Flexible revenue model - Resilient gross margins expected to be maintained
Gross margins were 34%, notably taking into account increased coal prices and adverse exchange rate movements which also have an impact on the cost of coal. The fuel-flexibility of Chennai I in particular enabled us to optimize our coal purchases even with some additional cost resulting from the imposition of a 5 per cent import duty by the Indian government.

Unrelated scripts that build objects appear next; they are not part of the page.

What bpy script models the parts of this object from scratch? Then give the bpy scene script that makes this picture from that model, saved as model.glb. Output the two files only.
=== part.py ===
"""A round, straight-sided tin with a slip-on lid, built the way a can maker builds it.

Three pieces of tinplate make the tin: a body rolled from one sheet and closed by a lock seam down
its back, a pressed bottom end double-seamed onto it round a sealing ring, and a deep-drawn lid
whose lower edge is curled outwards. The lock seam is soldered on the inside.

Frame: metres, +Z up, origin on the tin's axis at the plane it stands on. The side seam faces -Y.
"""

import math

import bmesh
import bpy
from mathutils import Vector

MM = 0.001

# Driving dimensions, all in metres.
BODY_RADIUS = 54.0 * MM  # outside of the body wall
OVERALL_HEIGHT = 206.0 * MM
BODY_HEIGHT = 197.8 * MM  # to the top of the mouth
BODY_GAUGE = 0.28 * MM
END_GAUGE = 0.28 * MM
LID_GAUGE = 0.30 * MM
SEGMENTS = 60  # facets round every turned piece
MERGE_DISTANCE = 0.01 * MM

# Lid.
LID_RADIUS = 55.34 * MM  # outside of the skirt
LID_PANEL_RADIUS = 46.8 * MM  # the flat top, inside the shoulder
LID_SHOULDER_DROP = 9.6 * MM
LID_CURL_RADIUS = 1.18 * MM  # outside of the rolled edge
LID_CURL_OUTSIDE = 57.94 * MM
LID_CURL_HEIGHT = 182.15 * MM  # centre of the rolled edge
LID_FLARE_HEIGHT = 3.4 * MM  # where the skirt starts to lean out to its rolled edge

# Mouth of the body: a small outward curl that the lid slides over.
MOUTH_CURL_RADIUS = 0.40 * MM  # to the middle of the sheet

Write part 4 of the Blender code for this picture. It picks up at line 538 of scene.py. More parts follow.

The period since July 2010 has witnessed a steep and persistent depreciation of the Rupee relative to the US Dollar and this has had the effect of increasing fuel costs by about 15 % to 20 % for the rest of the year. Given that OPG revenues are based on short-term contracts ranging around 5 per Kwh, the Company has been able to absorb this increase better than other producers most of whom have a lower average revenue base under the long term PPA model.
Interest cost
Interest rates have increased from c.13% to c.15.5% in the last 12 months, in response to rising inflation rates, and have impacted businesses and in particular the infrastructure sector across India. There is a widely publicized expectation that interest rates may start to come down in the next fiscal year. Due to the capitalization of project related interest costs, the impact on our earnings is deferred until the amortization of such projects commences.
Translation effect
Results for the period have also been affected by the impact of an appreciation in GBP versus Indian Rupee, the group's functional currency, from Rs 69 to Rs 73.5.
Outlook
Our trading environment remains a challenging one with many of the macro features described above still in existence. However, we believe some of the structural changes that are appearing on the horizon, such as those potentially relating to tariffs, are likely to be helpful to our industry. Most importantly, our projects remain on track and accordingly we remain positive about the Company's long term prospects. Having taken steps to optimize the performance of our key "model" asset and having established a significant contract for sale of power during the remainder of this year we remain confident about our ability to maintain our operating margins during the rest of the year.
We are proud of the in-house capabilities built through the Chennai I project in both project execution and plant operations and thank our team in their unremitting efforts.
We would also like to thank our shareholders for their support and I look forward to the reporting the Company's continuing progress upon completion of the second half of the financial year.